Artist: Using the blurb given to you by the researcher as inspiration, draw a picture of your location. This picture can be a map, an evocative image or a sketch, and it can be directly representative of your location or abstract. This picture should include a clue about something that is about to happen and one detail about this place not mentioned by the visionary. Privately send your work to the producer.
Ethnographer: Using the names given to you by the visionary as inspiration, write or draw character designs for the three people who come to this place often. Draw or describe three of the following: why they come here; something they like to do elsewhere; someone they really dislike; where they wish they were instead; or a secret they keep. Privately send your work to the producer.

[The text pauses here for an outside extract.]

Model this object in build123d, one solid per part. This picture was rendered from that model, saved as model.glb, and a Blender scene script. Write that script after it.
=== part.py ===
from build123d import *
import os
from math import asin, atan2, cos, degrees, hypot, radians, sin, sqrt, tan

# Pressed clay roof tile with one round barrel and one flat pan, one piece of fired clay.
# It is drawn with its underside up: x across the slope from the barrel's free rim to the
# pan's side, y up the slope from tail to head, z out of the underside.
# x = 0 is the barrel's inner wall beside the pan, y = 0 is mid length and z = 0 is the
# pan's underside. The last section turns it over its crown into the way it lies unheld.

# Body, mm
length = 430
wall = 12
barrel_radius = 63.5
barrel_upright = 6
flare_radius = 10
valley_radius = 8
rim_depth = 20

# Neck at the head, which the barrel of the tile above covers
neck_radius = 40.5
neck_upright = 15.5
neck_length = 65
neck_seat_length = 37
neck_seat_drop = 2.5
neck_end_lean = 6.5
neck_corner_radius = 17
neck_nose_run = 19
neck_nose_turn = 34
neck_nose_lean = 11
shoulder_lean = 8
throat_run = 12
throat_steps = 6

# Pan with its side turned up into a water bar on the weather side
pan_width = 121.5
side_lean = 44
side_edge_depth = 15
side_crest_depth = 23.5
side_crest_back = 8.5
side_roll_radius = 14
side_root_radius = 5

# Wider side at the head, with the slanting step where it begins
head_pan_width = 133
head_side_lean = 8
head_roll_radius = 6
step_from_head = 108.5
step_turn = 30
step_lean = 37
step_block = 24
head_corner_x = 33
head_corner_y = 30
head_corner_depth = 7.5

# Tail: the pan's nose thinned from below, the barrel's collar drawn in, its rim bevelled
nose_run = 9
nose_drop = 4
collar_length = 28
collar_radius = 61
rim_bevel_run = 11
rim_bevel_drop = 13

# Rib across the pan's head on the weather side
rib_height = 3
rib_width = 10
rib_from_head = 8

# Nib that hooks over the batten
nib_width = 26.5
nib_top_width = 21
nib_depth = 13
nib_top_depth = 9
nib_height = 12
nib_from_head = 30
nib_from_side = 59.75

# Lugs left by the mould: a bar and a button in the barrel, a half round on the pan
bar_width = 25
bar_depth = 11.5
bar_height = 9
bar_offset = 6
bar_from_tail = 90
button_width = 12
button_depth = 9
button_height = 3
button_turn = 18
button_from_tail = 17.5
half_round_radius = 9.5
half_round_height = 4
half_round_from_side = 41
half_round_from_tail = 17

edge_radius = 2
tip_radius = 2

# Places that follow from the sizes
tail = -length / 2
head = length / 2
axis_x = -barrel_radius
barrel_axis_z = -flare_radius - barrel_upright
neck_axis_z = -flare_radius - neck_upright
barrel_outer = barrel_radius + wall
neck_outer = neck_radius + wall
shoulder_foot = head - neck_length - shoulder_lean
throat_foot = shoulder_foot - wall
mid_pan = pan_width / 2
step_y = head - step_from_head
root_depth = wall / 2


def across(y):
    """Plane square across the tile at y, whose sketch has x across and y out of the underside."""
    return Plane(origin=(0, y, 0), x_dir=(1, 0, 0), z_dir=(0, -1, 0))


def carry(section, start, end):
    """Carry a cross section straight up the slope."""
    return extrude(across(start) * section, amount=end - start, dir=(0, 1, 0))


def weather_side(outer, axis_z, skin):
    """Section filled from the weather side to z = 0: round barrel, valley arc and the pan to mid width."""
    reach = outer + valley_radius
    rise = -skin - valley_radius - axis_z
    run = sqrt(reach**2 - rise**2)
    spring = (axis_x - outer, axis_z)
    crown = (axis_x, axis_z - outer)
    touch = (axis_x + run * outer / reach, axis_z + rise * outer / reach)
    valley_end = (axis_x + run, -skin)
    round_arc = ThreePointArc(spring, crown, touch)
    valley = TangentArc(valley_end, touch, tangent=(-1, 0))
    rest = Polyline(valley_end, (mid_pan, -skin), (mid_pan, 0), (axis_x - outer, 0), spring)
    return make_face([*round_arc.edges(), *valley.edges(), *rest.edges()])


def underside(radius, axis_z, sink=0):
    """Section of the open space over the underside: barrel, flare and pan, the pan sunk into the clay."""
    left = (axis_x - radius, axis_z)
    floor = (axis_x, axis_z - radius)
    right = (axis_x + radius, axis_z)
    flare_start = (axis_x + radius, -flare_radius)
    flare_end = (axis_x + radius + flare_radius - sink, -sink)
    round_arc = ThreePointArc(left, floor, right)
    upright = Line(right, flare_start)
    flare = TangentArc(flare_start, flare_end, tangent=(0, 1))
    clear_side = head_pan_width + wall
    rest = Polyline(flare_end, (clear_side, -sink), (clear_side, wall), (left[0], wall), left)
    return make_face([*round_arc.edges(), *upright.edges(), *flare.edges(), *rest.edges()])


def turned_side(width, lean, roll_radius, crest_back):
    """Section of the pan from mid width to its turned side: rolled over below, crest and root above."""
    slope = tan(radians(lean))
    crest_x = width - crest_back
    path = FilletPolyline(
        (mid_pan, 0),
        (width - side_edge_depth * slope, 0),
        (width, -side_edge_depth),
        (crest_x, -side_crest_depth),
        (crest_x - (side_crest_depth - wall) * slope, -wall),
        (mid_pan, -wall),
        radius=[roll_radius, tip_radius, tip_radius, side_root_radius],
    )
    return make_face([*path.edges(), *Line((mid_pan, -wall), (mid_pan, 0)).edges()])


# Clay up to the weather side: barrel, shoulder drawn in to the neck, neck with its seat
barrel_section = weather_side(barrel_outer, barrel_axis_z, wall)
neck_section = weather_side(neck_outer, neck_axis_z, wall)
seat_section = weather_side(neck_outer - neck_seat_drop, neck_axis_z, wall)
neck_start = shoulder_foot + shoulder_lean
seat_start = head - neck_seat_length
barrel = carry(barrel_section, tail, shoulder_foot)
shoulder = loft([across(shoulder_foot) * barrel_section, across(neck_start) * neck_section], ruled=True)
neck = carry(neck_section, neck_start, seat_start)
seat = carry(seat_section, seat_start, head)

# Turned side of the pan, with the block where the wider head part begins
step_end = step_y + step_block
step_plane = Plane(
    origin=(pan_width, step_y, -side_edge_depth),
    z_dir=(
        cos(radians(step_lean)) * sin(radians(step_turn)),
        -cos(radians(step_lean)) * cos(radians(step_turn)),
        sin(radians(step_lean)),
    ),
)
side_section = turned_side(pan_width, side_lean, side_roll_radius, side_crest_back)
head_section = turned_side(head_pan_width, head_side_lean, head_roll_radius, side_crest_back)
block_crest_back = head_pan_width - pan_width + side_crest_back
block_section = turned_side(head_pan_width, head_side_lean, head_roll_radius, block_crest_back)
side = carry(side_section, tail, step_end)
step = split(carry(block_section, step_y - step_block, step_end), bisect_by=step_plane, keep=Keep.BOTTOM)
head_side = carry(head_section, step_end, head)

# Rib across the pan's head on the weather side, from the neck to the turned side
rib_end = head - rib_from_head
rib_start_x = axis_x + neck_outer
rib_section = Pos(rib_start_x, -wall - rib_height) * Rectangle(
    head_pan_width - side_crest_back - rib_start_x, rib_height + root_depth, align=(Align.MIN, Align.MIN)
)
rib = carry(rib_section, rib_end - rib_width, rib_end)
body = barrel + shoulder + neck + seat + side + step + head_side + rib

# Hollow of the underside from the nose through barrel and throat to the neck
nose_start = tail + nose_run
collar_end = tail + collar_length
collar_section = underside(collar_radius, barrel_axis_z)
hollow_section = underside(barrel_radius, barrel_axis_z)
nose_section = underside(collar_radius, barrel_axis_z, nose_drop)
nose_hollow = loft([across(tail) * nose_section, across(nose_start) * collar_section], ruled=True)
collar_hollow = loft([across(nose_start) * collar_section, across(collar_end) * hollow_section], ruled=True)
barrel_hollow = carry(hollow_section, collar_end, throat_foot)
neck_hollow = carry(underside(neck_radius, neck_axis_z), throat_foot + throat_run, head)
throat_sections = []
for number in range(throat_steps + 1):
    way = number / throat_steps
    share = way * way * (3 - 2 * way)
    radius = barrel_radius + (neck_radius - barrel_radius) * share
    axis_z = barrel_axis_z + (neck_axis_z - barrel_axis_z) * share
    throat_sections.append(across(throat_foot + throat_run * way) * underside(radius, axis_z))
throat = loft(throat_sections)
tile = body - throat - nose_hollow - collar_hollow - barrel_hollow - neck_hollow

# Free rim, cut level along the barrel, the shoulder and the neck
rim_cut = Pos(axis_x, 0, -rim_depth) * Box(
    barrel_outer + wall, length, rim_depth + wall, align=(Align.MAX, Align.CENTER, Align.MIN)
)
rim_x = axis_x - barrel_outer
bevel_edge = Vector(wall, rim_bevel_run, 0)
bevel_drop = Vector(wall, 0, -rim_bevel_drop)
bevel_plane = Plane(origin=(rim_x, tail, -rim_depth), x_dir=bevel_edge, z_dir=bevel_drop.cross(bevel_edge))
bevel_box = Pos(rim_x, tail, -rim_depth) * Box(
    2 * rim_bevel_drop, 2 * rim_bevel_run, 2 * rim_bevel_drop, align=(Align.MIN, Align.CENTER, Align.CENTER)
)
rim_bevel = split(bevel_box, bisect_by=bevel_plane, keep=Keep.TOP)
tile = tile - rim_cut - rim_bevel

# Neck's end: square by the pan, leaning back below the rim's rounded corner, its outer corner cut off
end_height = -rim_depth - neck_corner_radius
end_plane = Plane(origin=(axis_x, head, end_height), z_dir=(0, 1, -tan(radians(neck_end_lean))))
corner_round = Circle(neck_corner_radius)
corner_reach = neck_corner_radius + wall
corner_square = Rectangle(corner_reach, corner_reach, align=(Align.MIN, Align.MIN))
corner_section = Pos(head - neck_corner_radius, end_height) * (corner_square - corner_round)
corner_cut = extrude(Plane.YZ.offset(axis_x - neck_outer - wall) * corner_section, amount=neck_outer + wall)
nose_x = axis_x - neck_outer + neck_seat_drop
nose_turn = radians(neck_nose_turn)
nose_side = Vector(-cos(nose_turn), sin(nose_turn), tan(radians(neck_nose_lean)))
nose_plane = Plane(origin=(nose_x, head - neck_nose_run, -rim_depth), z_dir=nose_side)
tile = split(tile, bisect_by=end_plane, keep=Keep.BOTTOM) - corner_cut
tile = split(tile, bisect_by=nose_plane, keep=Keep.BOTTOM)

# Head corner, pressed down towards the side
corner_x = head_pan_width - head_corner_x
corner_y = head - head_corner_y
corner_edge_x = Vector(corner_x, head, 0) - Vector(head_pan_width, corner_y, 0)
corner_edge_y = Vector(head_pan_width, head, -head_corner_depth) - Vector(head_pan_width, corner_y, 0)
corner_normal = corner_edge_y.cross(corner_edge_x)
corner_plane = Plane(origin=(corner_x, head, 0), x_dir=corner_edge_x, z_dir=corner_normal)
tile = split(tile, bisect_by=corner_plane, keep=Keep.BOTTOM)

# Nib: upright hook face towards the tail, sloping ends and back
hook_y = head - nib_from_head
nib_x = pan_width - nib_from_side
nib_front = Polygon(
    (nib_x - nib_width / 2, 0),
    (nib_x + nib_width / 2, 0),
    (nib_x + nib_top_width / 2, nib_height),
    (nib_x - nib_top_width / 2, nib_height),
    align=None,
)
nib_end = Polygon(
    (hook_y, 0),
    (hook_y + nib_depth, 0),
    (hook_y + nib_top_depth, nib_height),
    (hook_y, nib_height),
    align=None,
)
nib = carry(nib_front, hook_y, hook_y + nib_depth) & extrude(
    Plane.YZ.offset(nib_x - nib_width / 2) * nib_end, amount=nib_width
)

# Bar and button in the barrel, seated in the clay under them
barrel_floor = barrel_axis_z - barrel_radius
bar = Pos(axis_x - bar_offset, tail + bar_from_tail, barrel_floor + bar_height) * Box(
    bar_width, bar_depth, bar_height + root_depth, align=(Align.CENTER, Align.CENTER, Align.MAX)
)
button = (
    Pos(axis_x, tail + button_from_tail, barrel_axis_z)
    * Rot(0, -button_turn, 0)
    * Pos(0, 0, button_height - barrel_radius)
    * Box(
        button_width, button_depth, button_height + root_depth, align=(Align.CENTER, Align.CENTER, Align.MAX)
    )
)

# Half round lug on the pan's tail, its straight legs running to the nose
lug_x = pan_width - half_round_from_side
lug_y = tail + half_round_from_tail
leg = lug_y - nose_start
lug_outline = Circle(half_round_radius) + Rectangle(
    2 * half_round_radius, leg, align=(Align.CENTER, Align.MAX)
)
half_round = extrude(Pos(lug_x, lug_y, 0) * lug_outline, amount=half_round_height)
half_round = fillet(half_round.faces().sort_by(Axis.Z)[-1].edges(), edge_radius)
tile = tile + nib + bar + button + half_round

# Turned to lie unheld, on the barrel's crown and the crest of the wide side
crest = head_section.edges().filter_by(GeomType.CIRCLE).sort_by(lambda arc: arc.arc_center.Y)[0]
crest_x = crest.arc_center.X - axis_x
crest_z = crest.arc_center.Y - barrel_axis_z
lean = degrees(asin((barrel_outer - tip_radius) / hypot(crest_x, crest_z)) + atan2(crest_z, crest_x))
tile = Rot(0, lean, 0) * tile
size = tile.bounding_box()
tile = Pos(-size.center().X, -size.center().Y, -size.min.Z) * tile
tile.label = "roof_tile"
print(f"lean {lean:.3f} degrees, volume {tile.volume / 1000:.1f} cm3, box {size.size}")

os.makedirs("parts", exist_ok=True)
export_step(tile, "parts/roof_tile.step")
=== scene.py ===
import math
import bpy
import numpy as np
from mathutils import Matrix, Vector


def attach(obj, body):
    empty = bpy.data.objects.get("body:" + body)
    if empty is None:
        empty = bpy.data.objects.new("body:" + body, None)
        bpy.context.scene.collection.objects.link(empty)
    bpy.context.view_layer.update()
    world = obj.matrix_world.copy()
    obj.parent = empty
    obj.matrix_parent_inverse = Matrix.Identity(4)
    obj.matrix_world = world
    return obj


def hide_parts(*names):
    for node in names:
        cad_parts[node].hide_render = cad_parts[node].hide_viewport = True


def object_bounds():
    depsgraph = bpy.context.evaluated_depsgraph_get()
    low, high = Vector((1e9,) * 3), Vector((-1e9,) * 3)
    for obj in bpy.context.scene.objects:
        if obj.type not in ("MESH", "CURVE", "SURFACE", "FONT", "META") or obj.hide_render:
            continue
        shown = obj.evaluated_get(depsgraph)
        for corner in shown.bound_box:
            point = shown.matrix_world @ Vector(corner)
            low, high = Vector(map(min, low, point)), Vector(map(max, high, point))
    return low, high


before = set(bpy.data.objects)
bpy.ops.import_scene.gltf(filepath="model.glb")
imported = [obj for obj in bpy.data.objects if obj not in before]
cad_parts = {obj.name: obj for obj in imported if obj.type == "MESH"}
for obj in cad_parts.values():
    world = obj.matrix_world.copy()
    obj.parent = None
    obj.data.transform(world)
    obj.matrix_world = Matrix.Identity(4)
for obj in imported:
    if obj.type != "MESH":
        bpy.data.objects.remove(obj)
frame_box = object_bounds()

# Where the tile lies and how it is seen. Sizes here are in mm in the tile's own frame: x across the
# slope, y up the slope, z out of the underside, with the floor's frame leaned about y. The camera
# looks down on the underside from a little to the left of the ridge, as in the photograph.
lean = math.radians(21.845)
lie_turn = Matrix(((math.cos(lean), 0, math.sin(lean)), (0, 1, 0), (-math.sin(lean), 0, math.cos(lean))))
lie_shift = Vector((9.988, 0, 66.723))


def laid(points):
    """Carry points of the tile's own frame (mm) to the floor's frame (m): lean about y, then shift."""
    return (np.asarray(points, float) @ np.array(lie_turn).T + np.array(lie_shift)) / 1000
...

Producer: Using the work given to you by the artist and the ethnographer, write up a short description of some events that might take place here. Specifically, describe two of the following: an altercation that is bound to happen sooner or later; a new building, structure, or person coming in who will upset the dynamic; an interaction that happens every day; or a seemingly-normal interaction that would surprise the people who frequent this place. Post your work so that everyone else can see it.
When the producer posts their work, everyone else should post their work in response so that everyone can see it. Compare what you all came up with - do you have a similar vision? What is different, and why?
If you have fewer than five players, you can skip the roles that aren’t claimed. For example, if you skip the producer, the artist and ethnographer should post their work publicly as soon as they finish it; if you skip the visionary, the researcher should send their images directly to the artist and ethnographer; and so on. If you have three players, it’s probably best to have at least one of the researcher and visionary, at least one of the ethnographer and artist, and the publisher.